-- Start --
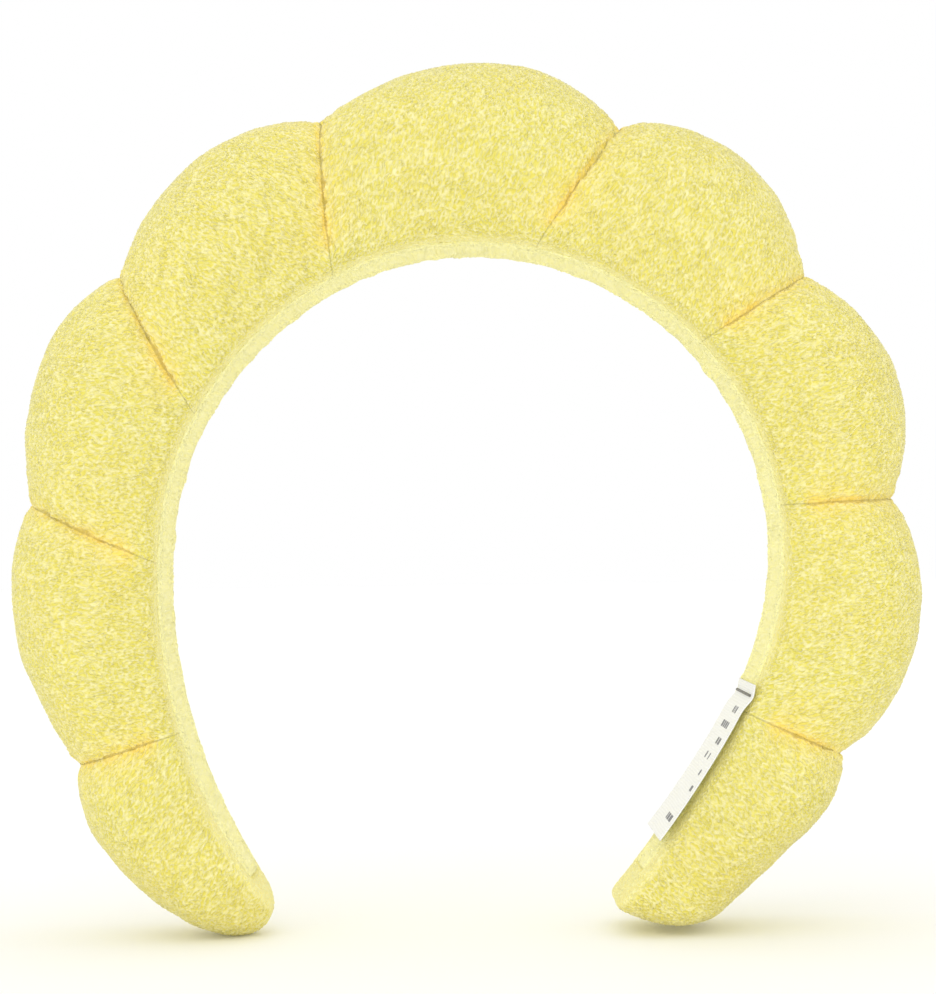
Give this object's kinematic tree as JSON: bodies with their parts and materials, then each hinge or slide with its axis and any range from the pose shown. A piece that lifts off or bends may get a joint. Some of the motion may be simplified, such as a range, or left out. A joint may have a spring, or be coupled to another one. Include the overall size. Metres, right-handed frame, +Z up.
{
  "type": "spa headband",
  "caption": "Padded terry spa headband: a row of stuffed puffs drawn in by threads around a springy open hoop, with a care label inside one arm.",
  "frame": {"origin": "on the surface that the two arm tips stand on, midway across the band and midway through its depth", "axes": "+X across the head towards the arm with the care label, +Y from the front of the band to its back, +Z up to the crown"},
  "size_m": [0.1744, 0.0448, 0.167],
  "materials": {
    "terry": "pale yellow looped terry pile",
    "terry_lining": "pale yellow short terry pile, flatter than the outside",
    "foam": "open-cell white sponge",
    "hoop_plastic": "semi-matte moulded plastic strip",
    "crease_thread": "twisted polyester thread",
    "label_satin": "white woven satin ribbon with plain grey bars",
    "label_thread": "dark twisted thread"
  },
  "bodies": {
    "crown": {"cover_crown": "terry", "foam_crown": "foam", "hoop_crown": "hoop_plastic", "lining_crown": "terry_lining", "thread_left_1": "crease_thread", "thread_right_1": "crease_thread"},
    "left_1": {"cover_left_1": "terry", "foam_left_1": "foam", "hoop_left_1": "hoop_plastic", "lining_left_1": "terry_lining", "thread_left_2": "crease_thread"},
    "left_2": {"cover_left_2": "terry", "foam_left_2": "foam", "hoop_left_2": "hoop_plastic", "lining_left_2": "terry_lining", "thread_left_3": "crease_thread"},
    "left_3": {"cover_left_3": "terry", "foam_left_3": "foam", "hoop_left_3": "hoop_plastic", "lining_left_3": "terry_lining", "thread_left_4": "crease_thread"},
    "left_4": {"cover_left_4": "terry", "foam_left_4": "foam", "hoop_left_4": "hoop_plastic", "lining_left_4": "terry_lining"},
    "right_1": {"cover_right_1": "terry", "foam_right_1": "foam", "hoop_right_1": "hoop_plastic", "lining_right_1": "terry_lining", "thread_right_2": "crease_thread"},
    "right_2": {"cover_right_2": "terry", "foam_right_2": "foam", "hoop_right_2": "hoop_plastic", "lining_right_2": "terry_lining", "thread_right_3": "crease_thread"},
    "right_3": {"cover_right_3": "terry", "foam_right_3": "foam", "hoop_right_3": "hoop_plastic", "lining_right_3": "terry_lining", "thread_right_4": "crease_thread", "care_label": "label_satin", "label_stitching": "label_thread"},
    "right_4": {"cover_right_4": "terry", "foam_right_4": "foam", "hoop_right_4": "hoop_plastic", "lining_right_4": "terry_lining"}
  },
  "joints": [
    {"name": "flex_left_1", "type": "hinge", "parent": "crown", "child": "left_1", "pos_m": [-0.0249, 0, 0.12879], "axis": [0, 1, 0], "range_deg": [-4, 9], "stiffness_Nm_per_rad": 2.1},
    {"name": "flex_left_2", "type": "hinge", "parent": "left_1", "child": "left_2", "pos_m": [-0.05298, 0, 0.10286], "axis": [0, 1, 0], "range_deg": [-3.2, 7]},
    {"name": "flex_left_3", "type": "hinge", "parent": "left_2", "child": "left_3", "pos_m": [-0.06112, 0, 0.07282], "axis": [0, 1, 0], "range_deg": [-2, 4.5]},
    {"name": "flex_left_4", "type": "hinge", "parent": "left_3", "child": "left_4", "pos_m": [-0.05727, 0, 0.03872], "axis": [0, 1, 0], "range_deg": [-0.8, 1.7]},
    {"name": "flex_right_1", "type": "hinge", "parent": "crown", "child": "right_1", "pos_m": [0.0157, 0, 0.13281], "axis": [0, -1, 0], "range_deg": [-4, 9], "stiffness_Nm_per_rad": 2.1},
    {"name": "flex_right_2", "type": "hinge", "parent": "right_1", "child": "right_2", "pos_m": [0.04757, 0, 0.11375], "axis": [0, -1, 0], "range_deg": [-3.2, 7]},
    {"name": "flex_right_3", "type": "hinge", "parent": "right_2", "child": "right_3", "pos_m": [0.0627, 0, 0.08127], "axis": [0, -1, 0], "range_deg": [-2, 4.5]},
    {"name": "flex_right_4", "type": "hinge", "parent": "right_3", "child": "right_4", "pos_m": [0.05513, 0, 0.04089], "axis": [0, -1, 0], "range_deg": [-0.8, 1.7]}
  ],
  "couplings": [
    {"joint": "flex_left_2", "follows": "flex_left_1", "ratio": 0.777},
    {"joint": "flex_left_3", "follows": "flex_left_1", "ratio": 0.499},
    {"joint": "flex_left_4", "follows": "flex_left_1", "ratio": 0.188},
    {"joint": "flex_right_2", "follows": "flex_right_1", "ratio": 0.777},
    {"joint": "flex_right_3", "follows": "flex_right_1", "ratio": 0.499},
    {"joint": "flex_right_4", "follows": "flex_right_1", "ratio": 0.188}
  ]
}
-- End --
• WHAT TO WORK ON:
Repeat the data exactly. Leave nothing out.

• WRITTEN SOLUTION:
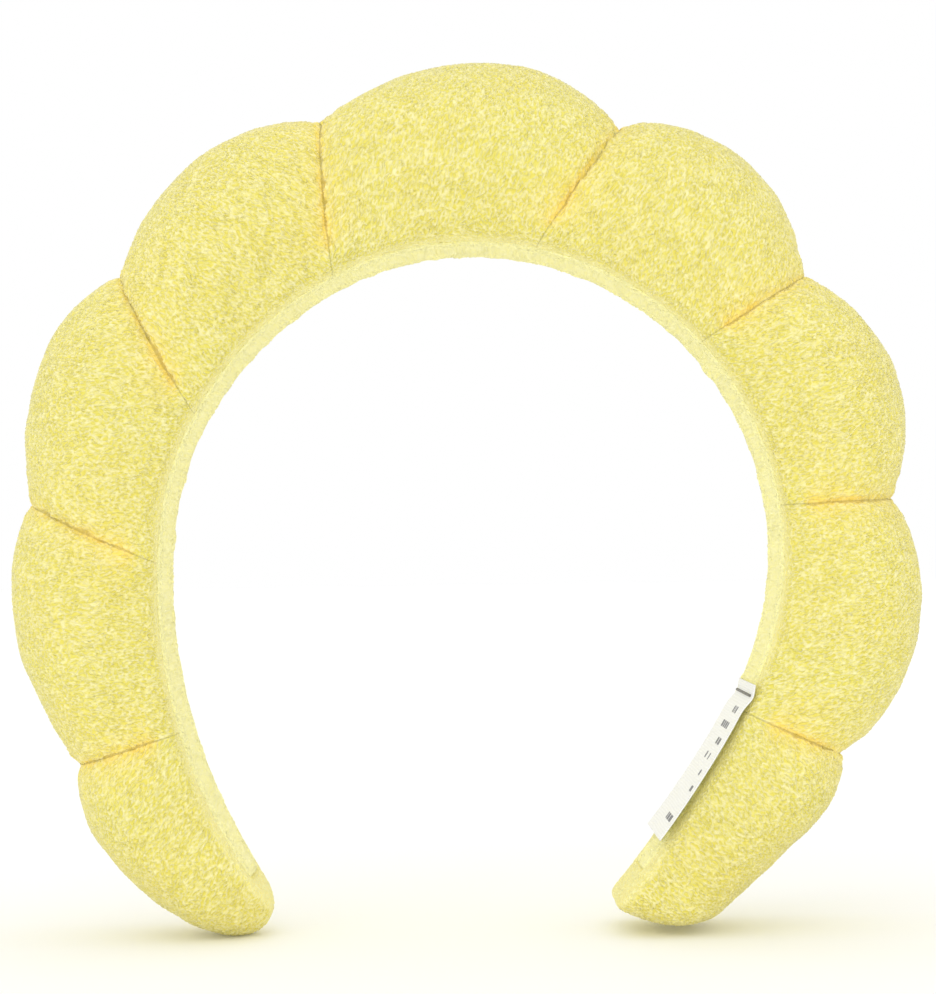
Give this object's kinematic tree as JSON: bodies with their parts and materials, then each hinge or slide with its axis and any range from the pose shown. A piece that lifts off or bends may get a joint. Some of the motion may be simplified, such as a range, or left out. A joint may have a spring, or be coupled to another one. Include the overall size. Metres, right-handed frame, +Z up.
{
  "type": "spa headband",
  "caption": "Padded terry spa headband: a row of stuffed puffs drawn in by threads around a springy open hoop, with a care label inside one arm.",
  "frame": {"origin": "on the surface that the two arm tips stand on, midway across the band and midway through its depth", "axes": "+X across the head towards the arm with the care label, +Y from the front of the band to its back, +Z up to the crown"},
  "size_m": [0.1744, 0.0448, 0.167],
  "materials": {
    "terry": "pale yellow looped terry pile",
    "terry_lining": "pale yellow short terry pile, flatter than the outside",
    "foam": "open-cell white sponge",
    "hoop_plastic": "semi-matte moulded plastic strip",
    "crease_thread": "twisted polyester thread",
    "label_satin": "white woven satin ribbon with plain grey bars",
    "label_thread": "dark twisted thread"
  },
  "bodies": {
    "crown": {"cover_crown": "terry", "foam_crown": "foam", "hoop_crown": "hoop_plastic", "lining_crown": "terry_lining", "thread_left_1": "crease_thread", "thread_right_1": "crease_thread"},
    "left_1": {"cover_left_1": "terry", "foam_left_1": "foam", "hoop_left_1": "hoop_plastic", "lining_left_1": "terry_lining", "thread_left_2": "crease_thread"},
    "left_2": {"cover_left_2": "terry", "foam_left_2": "foam", "hoop_left_2": "hoop_plastic", "lining_left_2": "terry_lining", "thread_left_3": "crease_thread"},
    "left_3": {"cover_left_3": "terry", "foam_left_3": "foam", "hoop_left_3": "hoop_plastic", "lining_left_3": "terry_lining", "thread_left_4": "crease_thread"},
    "left_4": {"cover_left_4": "terry", "foam_left_4": "foam", "hoop_left_4": "hoop_plastic", "lining_left_4": "terry_lining"},
    "right_1": {"cover_right_1": "terry", "foam_right_1": "foam", "hoop_right_1": "hoop_plastic", "lining_right_1": "terry_lining", "thread_right_2": "crease_thread"},
    "right_2": {"cover_right_2": "terry", "foam_right_2": "foam", "hoop_right_2": "hoop_plastic", "lining_right_2": "terry_lining", "thread_right_3": "crease_thread"},
    "right_3": {"cover_right_3": "terry", "foam_right_3": "foam", "hoop_right_3": "hoop_plastic", "lining_right_3": "terry_lining", "thread_right_4": "crease_thread", "care_label": "label_satin", "label_stitching": "label_thread"},
    "right_4": {"cover_right_4": "terry", "foam_right_4": "foam", "hoop_right_4": "hoop_plastic", "lining_right_4": "terry_lining"}
  },
  "joints": [
    {"name": "flex_left_1", "type": "hinge", "parent": "crown", "child": "left_1", "pos_m": [-0.0249, 0, 0.12879], "axis": [0, 1, 0], "range_deg": [-4, 9], "stiffness_Nm_per_rad": 2.1},
    {"name": "flex_left_2", "type": "hinge", "parent": "left_1", "child": "left_2", "pos_m": [-0.05298, 0, 0.10286], "axis": [0, 1, 0], "range_deg": [-3.2, 7]},
    {"name": "flex_left_3", "type": "hinge", "parent": "left_2", "child": "left_3", "pos_m": [-0.06112, 0, 0.07282], "axis": [0, 1, 0], "range_deg": [-2, 4.5]},
    {"name": "flex_left_4", "type": "hinge", "parent": "left_3", "child": "left_4", "pos_m": [-0.05727, 0, 0.03872], "axis": [0, 1, 0], "range_deg": [-0.8, 1.7]},
    {"name": "flex_right_1", "type": "hinge", "parent": "crown", "child": "right_1", "pos_m": [0.0157, 0, 0.13281], "axis": [0, -1, 0], "range_deg": [-4, 9], "stiffness_Nm_per_rad": 2.1},
    {"name": "flex_right_2", "type": "hinge", "parent": "right_1", "child": "right_2", "pos_m": [0.04757, 0, 0.11375], "axis": [0, -1, 0], "range_deg": [-3.2, 7]},
    {"name": "flex_right_3", "type": "hinge", "parent": "right_2", "child": "right_3", "pos_m": [0.0627, 0, 0.08127], "axis": [0, -1, 0], "range_deg": [-2, 4.5]},
    {"name": "flex_right_4", "type": "hinge", "parent": "right_3", "child": "right_4", "pos_m": [0.05513, 0, 0.04089], "axis": [0, -1, 0], "range_deg": [-0.8, 1.7]}
  ],
  "couplings": [
    {"joint": "flex_left_2", "follows": "flex_left_1", "ratio": 0.777},
    {"joint": "flex_left_3", "follows": "flex_left_1", "ratio": 0.499},
    {"joint": "flex_left_4", "follows": "flex_left_1", "ratio": 0.188},
    {"joint": "flex_right_2", "follows": "flex_right_1", "ratio": 0.777},
    {"joint": "flex_right_3", "follows": "flex_right_1", "ratio": 0.499},
    {"joint": "flex_right_4", "follows": "flex_right_1", "ratio": 0.188}
  ]
}